We have discussed divergence in the past precisely because conditions changed so much in Canada relative to in the United States. In particular, when oil prices fell, that was of course a negative for Canada but it was actually a positive for the United States, because even though they have an oil sector, they're a net oil importer, whereas we're an exporter. In those conditions, in 2015 the Bank of Canada cut rates twice while the Federal Reserve actually raised rates that year.
That's about as sharp a point of divergence as one can imagine, and that's why we have flexible exchange rates to deal with those kinds of shocks.
Moving forward, I would say, roughly speaking, that Canada has just now gotten to the stage it was at before the oil price collapse, almost three years ago now. The end of 2014 was when oil prices really started to crumble.

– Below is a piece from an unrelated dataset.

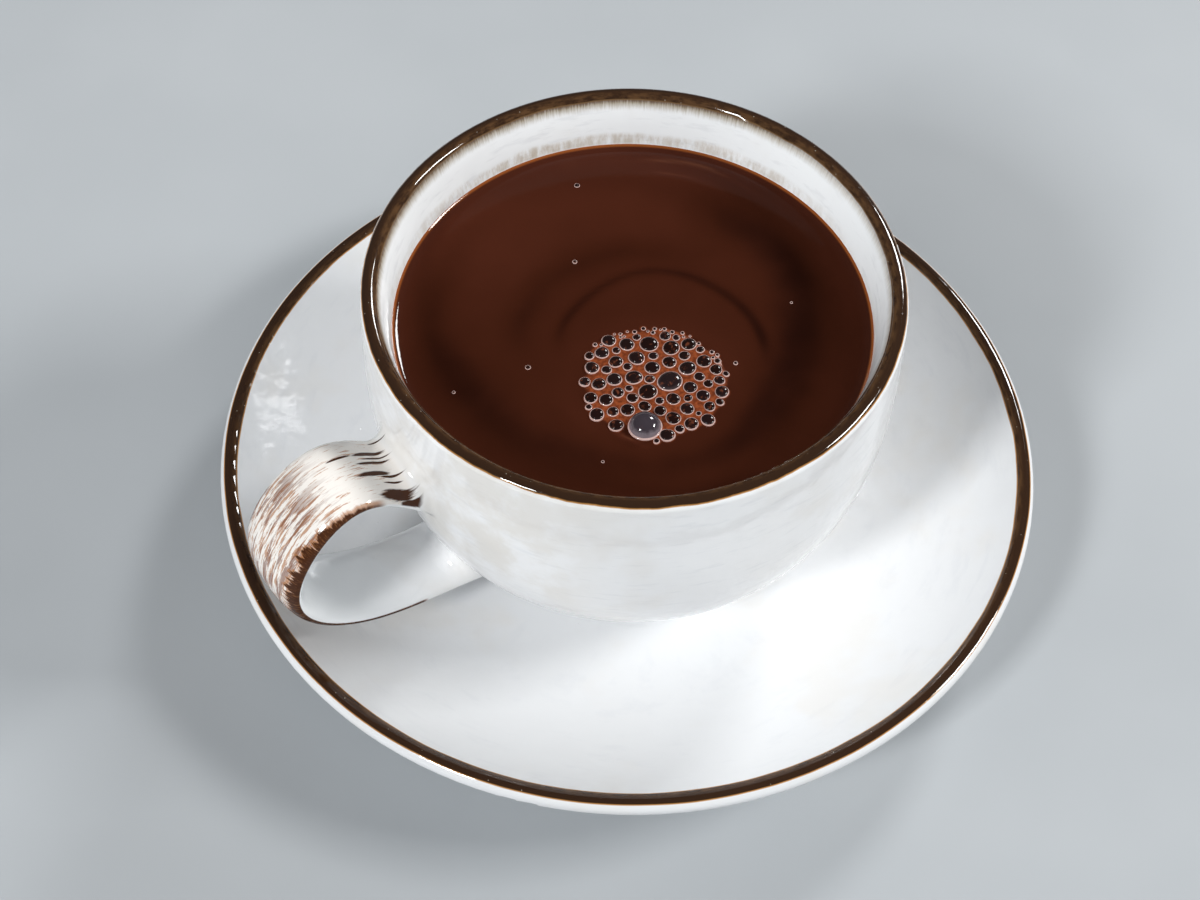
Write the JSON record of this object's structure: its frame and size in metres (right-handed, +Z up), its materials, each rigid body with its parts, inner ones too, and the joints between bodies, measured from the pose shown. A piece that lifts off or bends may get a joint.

I think that over that two and a half years or so, the U.S. economy has gotten out in front of us, whereas we were roughly in the same place when the oil price did go down. Now we're that couple of years behind in the cycle, if you like, compared to where they are. That's why I was expressing the hope before that we will do something similar to what's happened in the U.S. They were able to grow beyond what most people thought was their capacity limit by pulling people back into the workforce, and that's exactly what we think will happen here. It's very hard to quantify. We just have to continue to watch it happen in real time.
This was a risk that we highlighted in our January monetary policy report, very soon after the U.S. election. At that time, the talk was about very significant changes in U.S. tax policies, and the market had absorbed that more or less as fact. What happened over the course of the next six or eight months was that the market reaction was gradually peeled back as the realities of the political process unfolded.
We, of course, acknowledge that there is potentially a risk that there will be a tax change that somehow makes it, on the margin, more attractive for a company to expand its operations or create a new operation in the United States. This is exactly the same strategy that companies are mentioning to us today in response to the risk around NAFTA—that if NAFTA were to cease to exist or be dramatically changed, one way for them to hedge against that risk, since it may take quite a long time for it to become clear, is for them to expand their operation in the United States instead of expanding in Canada.
This is a risk that we face today. In our forecast, we have lower investment spending expected for this reason, this uncertainty, yet as I said before, on top of that there still seems to be a strong willingness to invest, and the actual numbers are showing it.
It's a mixed kind of picture. That's all I have for you.
Thank you, Mr. Chair. I'll try to return some civility to the meeting.
I have a couple of questions. First of all, the October monetary policy report, on page 11, talks about consumption growth and what the Canada child benefit has meant for Canadian families since the report was released, or near the same term. In the fall economic update, we introduced the indexation of the CCB, which will give Canadian families $5.6 billion of extra spending out to 2022-23, and about half a billion dollars a year invested in the working income tax benefit. I think this is wonderful, because it will hopefully draw in people who are not in the labour force to come into the labour force, and provide a cushion to folks whose marginal propensity to consumer-invest is actually pretty high.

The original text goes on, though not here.